Its mostley going to be one instrument at a time:
Guitar, electric violin, bass, etc.

Poeben
May 29, 2005, 07:18 PM
If you are serious about doing recordings you might want to look into getting an MBox, by digidesign. It seems you will be using real instruments as opposed to software synths and loops, so that means microphones. You will need some way to get those signals into the mac. The MBox comes with ProTools LE software, the defacto audio production tool. Sure some studios use Logic, and I use Digital Performer at home, but in the long run ProTools is king. At around $450 it is not a bad deal either, but it only handles 2ch of i/o over USB. The 002R runs about $1100 and will give you 8ch of analog i/o and 8ch digital over firewire.

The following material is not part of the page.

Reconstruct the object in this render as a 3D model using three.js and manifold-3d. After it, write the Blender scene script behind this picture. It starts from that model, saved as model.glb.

I haven't used garageband v2 at all, but I find that while all of the apple iApps (including GB) do function well, they are at times too simplistic for me to even understand. If you get into wanting to be seriously creative then you will probably outgrow Garageband pretty quick. It is worth trying though if you have it already and are new to recording, but don't expect it to do very much.

DXoverDY
May 29, 2005, 09:48 PM
http://audacity.sf.net

free open source audio editor similar to soundforge.

faintember
Jun 14, 2005, 05:08 PM
GB will get your feet wet, then it may be time to look at other software/hardware. (Cubase, Logic Exp, DP, ProTools LE, + audio interface).

If you just want to record a track and play it back, (that is without editing or layering tracks) there are lots of freeware programs that will do that, or i can throw together a quick max runtime object that will do it. Honestly, GB should be fine for your needs as of now.

-cameron

pulsewidth947
Jun 15, 2005, 08:34 AM
If you are serious about doing recordings you might want to look into getting an MBox, by digidesign.

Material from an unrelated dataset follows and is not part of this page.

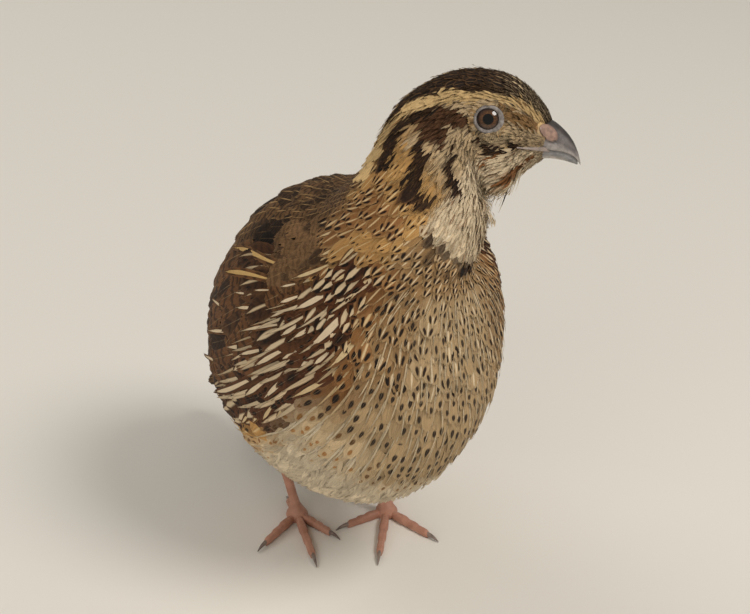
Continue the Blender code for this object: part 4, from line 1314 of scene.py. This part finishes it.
# Skin
def skin_points():
    """The loft drawn in along its normals by the coat's depth, and sunk at the eyes."""
    along = np.concatenate([np.linspace(0, 6, SKIN_RINGS // 2, endpoint=False),
                            np.linspace(6, LAST_STATION, SKIN_RINGS // 2)])
    around = np.linspace(-math.pi, math.pi, SKIN_AROUND, endpoint=False)
    along, around = np.meshgrid(along, around, indexing="ij")
    drawn_in = normals_of(body_surface, along, around) * coat_depth(along)[..., None]
    points = body_surface(along, around) - drawn_in
    aside, forward, up = np.moveaxis(from_eye(points), -1, 0)
    near = eased((SOCKET_RADIUS + SOCKET_WALL - np.hypot(forward, up)) / SOCKET_WALL)
    near = near * (np.abs(aside) > EYE_ASIDE) * (along < 6)
    inward = np.maximum(np.abs(aside) - SOCKET_FLOOR, 0) * near * np.sign(aside)
    return along, around, points - inward[..., None] * HEAD_AXES[0]


def skin_colours(along, around):
    """The coat's ground colours, darkened where its dark marks are strong."""
    kinds = coat_kinds(along.ravel(), around.ravel())
    share = (0.35 * kinds[:, 11] + 0.25 * kinds[:, 7])[:, None]
    return kinds[:, 0:3] * (1 - share) + kinds[:, 8:11] * share


# The lid's points round the eye and round its section, and how deep a thigh's skin lies under its coat.
LID_TURNS, LID_SECTION, THIGH_DEPTH = 96, 20, 0.8


def lid_points(side):
    """A ring round the eye, thickest behind and below, its edge finely uneven."""
    turn = np.linspace(0, 2 * math.pi, LID_TURNS, endpoint=False)[:, None]
    section = np.linspace(0, 2 * math.pi, LID_SECTION, endpoint=False)[None]
    thick = 1.05 + 0.30 * np.cos(turn + 0.6) + 0.05 * np.sin(23 * turn) + 0.03 * np.sin(41 * turn + 1)
    radius = LID_RADIUS + LID_WIDTH * thick * np.cos(section)
    aside = LID_ASIDE + LID_HEIGHT * thick * np.sin(section)
    forward, up = radius * 1.03 * np.cos(turn), radius * 0.97 * np.sin(turn)
    ring = on_head(np.stack([side * aside, forward, up], -1))
    faces = grid_faces(LID_TURNS + 1, LID_SECTION, True) % (LID_TURNS * LID_SECTION)
    return ring.reshape(-1, 3), faces[:, ::-1] if side > 0 else faces


def leg_middle(foot, height):
    """The middle of a leg at each height: upright over the foot, then leaning to the hock."""
    base, hock = np.array(foot["base"]), np.array(foot["hock"])
    share = np.maximum(0, (height - SHANK_STRAIGHT) / (hock[2] - SHANK_STRAIGHT))[..., None]
    return base + share * (hock[:2] - base) + (CENTRE_X, CENTRE_Y)


def thigh_surface(foot):
    """The thigh as a surface of its own, from under the belly down to the shank."""
    def surface(along, around):
        along, around = np.broadcast_arrays(np.asarray(along, float), np.asarray(around, float))
        height, across, deep = np.moveaxis(
            curve_through(THIGH_SECTIONS, np.clip(along, 0, len(THIGH_SECTIONS) - 1)), -1, 0)
        height = height - 1.7 * np.maximum(along - (len(THIGH_SECTIONS) - 1), 0)
        middle = leg_middle(foot, height)
        return np.stack([middle[..., 0] - across * np.sin(around), middle[..., 1] - deep * np.cos(around),
                         height], -1)
    return surface


def capped(values):
    """The values of a tube's points: those of its rings, then of the middles of its first and last end."""
    return np.concatenate([values, values[:1], values[-1:]])


def add_skin(material):
    """The body, the thighs and the lids as one mesh, each part with its colours, its place on the map and
    how much of the map a turn round it takes."""
    along, around, points = skin_points()
    parts = [(tube(points), capped(skin_colours(along, around)),
              capped(bake_places(along.ravel(), around.ravel())), (1 - 2 * MAP_EDGE, NO_SEAM), 0.0)]
    for name, foot in FEET.items():
        surface = thigh_surface(foot)
        rows, turns = np.meshgrid(np.linspace(0, 6, 30), np.linspace(-math.pi, math.pi, 28, endpoint=False),
                                  indexing="ij")
        leg = tube(surface(rows, turns) - normals_of(surface, rows, turns) * THIGH_DEPTH)
        places = patch_places("thigh_" + name, rows.ravel() / 6, turns.ravel() / (2 * math.pi) + 0.5)
        parts.append((leg, np.tile(KINDS["belly"][:3], (len(leg[0]), 1)), capped(places),
                      (PATCH_WIDTH, NO_SEAM), 0.0))
        lid, lid_faces = lid_points(SIDES[name])
        turn, section = np.meshgrid(np.arange(LID_TURNS) / LID_TURNS, np.arange(LID_SECTION) / LID_SECTION,
                                    indexing="ij")
        parts.append(((lid, lid_faces.tolist()), np.tile((0.25, 0.22, 0.2), (len(lid), 1)),
                      patch_places("lid_" + name, section.ravel(), turn.ravel()),
                      (PATCH_WIDTH, PATCH_HIGH - PATCH_LOW), 1.0))
    mesh = one_mesh("skin", [part[0] for part in parts])
    colours, places = (np.concatenate([part[i] for part in parts]) for i in (1, 2))
    turns, bare = (np.concatenate([np.tile(part[i], (len(part[1]), 1)) for part in parts]) for i in (3, 4))
    colour_attribute(mesh, "ground", colours)
    uv_map(mesh, "OFBake", places, turns)
    number_attribute(mesh, "bare", bare[:, 0])
    nodes = ["head", "neck", "trunk", "tail"]
    nodes += [part + side for part in ("wing_", "thigh_") for side in SIDES]
    piece_of("skin", mesh, material, nodes)


def add_thighs(material):
    """Short plain feathers down the thighs."""
    template = vane_template(8, 9, 0.3, 0.12)
    for name, foot in FEET.items():
        rng = np.random.default_rng(71 + SIDES[name])
        rows, columns = 13, 14
        along = np.repeat(np.linspace(0.3, 5.75, rows), columns) + rng.normal(0, 0.05, rows * columns)
        column = (np.arange(columns)[None] + 0.5 * (np.arange(rows)[:, None] % 2)).ravel()
        around = column / columns * 2 * math.pi + rng.normal(0, 0.05, len(along))
        surface = thigh_surface(foot)
        per_around = local_frame(along, around, surface)[2]
        size = np.clip(per_around * 2 * math.pi / columns * 1.5, 1.4, 5.0)
        length = 2.6 + 3.2 * eased((6 - along) / 4)
        points = lay_vanes((along, around), (length, size), template, rng, surface=surface,
                           depth=THIGH_DEPTH)
        kinds = shaded(np.tile(KINDS["belly"] * 0.6 + KINDS["apricot"] * 0.4, (len(along), 1)), rng)
        kinds[:, [3, 7]] = 0
        places = patch_places("thigh_" + name, along / 6, around / (2 * math.pi) + 0.5)
        mesh = vane_mesh("coat_thigh_" + name, points, template, kinds, places, rng.random(len(along)))
        piece_of("coat_thigh_" + name, mesh, material)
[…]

While I appreciate what you say Poeben, I really couldnt recommend an MBox as a starter interface. In my opinion, its very overpriced for what it is, but you do get to use Pro Tools LE. Pro Tools is probably the most commonly used software in recording environments, but its not the most user friendly.

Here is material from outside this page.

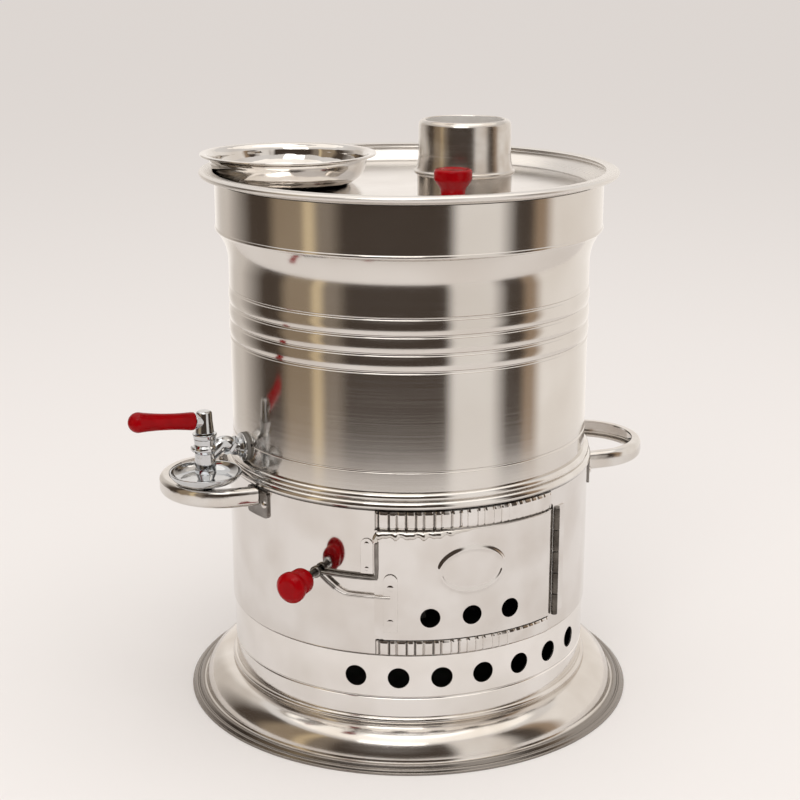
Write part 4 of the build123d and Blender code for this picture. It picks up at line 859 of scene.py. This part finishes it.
def pressed_sheet(width, height, thickness, relief, cell=0.6):
    """Thin sheet, centred, whose face stands out by relief(x, y); its back is one sheet behind."""
    bm = bmesh.new()
    bmesh.ops.create_grid(bm, x_segments=ceil(width / cell), y_segments=ceil(height / cell), size=0.5)
    bmesh.ops.scale(bm, vec=(width, height, 1), verts=bm.verts)
    for v in bm.verts:
        v.co.z = relief(v.co.x, v.co.y)
    back = bmesh.ops.duplicate(bm, geom=everything(bm))["geom"]
    bmesh.ops.translate(bm, vec=(0, 0, -thickness), verts=picked(back, BMVert))
    bmesh.ops.reverse_faces(bm, faces=picked(back, BMFace))
    bmesh.ops.bridge_loops(bm, edges=[e for e in bm.edges if e.is_boundary])
    return facing_out(bm)


def clipped(bm, corner, normal):
    """Cut a flat piece off along an upright plane and close the cut."""
    cut = bmesh.ops.bisect_plane(bm, geom=everything(bm), plane_co=(*corner, 0), plane_no=(*normal, 0),
                                 clear_outer=True)
    bmesh.ops.holes_fill(bm, edges=picked(cut["geom_cut"], BMEdge))
    return bm


print("a ridge 1 mm high stands", ridge(1, 2, 1), "mm at half its half-width")

# %% Door panel
BARREL_R = 1.9
BARREL_GAP = 0.45
HINGE_BEARING = DOOR_HALF + 1.7
HINGE_REACH = DOOR_R + 1.05
DOOR_END = HINGE_BEARING - degrees((BARREL_R + BARREL_GAP) / HINGE_REACH)
DOOR_W = radians(DOOR_END + DOOR_HALF) * DOOR_R
DOOR_H = DOOR_TOP - DOOR_BOTTOM
DOOR_BEARING = (DOOR_END - DOOR_HALF) / 2
DOOR_Z = (DOOR_TOP + DOOR_BOTTOM) / 2
DOOR_CUT = 5.5
DOOR_CUT_SLOPE = (-0.5, -0.87)
OVAL = (19.2, 12.7)
OVAL_Z = 112.0
RIB_HALF = 2.2
RIB_HEIGHT = 0.8
OVAL_DOME = 0.35
AIR_R = 5.8
AIR_Z = 84.4
AIR_PITCH = 12.6
DIMPLE_DEPTH = 0.2
DIMPLE_REACH = 2.6


def door_relief(x, y):
    """Height of the door's face above its plain curve, in millimetres."""
    along = x + radians(DOOR_BEARING) * DOOR_R
    up = y + DOOR_Z
    spread = max(hypot(along / OVAL[0], (up - OVAL_Z) / OVAL[1]), 0.05)
    from_oval = (1 - 1 / spread) * hypot(along, up - OVAL_Z)
    height = ridge(from_oval, RIB_HALF, RIB_HEIGHT) + (OVAL_DOME * (1 - spread ** 2) if spread < 1 else 0)
    for k in (-1, 0, 1):
        rim = hypot(along - radians(k * AIR_PITCH) * DOOR_R, up - AIR_Z) - AIR_R
        height -= DIMPLE_DEPTH * max(0, 1 - max(rim, 0) / DIMPLE_REACH) ** 2
    return height


door_sheet = clipped(pressed_sheet(DOOR_W, DOOR_H, SHEET, door_relief), (-DOOR_W / 2 + DOOR_CUT, -DOOR_H / 2),
                     DOOR_CUT_SLOPE)
rolled(door_sheet, DOOR_R, DOOR_BEARING, DOOR_Z)
air_pins = punch_pins(AIR_R, PUNCH_DEPTH, [(DOOR_R, k * AIR_PITCH, AIR_Z) for k in (-1, 0, 1)], segments=64)
piece("door_sheet", punched(door_sheet, air_pins), door_steel, "door_panel", body="fire_door")

# %% [markdown]
# The door's top edge is rolled over by hand, so the hem is thick and uneven at the arm's end and runs out
# towards the hinge. A ring of corners for each step along the edge, bridged to the next, follows that better
# than a plain pipe would. The roll's loose end curls down: `bent_wire` sweeps a round section along a path
# with the bevel of a curve, and hands back a mesh.

# %% Bent wire
HEM_R = 2.3
CURL_R = 0.72 * HEM_R


def bent_wire(points, radius, kind="POLY", sides=8):
    """Round bar along points given in metres; radius in millimetres."""
    curve = bpy.data.curves.new("wire", "CURVE")
    curve.dimensions = "3D"
    curve.bevel_depth = radius * MM
    curve.bevel_resolution = sides
    curve.use_fill_caps = True
    line = curve.splines.new(kind)
    line.points.add(len(points) - 1)
    for spot, place in zip(line.points, points):
        spot.co = (*place, 1)
    if kind == "NURBS":
        line.order_u = 3
        line.use_endpoint_u = True
        line.resolution_u = 10
    holder = in_scene("wire", curve)
    mesh = bpy.data.meshes.new_from_object(holder.evaluated_get(bpy.context.evaluated_depsgraph_get()))
    bm = bmesh.new()
    bm.from_mesh(mesh)
    bmesh.ops.remove_doubles(bm, verts=bm.verts, dist=WELD)
    bpy.data.curves.remove(curve)
    bpy.data.meshes.remove(mesh)
    return facing_out(bm)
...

Personally I'd recommend starting with Garageband, learning the fundamentals, then trying the big names - Pro Tools, Logic and Cubase to see which you prefer, then buy a recording interface accordingly. If you do decide to go down the Pro Tools route but dont have a lot of money then the MBox probably would be the best step.

Other than this minor gripe there is some good advice in this thread!

benbrignell
Jul 12, 2005, 06:49 AM
I agree, starting off with Garage Band you also have nothing to lose as it comes with your machine and is simple to get into.

Once you have established your sound and gained some recording experience and feel that garage band doesn't provide a solution as advanced as you would like then try some demos of the alternatives.

Otherwise it's more than suitable


Cheers

Ben



Garage Band Forum (http://www.garagebandforum.net)

http://www.garagebandforum.net

quigleybc
Jul 15, 2005, 07:30 PM
I really couldnt recommend an MBox as a starter interface. In my opinion, its very overpriced for what it is


I agree,

but I would like to add that the Mbox (for some of us) is an extreme headache.

It was so buggy for me, causing all kinds of problems. Not recognizing my midi keyboard, creating a crackle feedback sound. It really set me back months, because of creating I was spending all my time trouble shooting. :(

I sold the damn thing and moved on to Logic. Now I am finally creating again.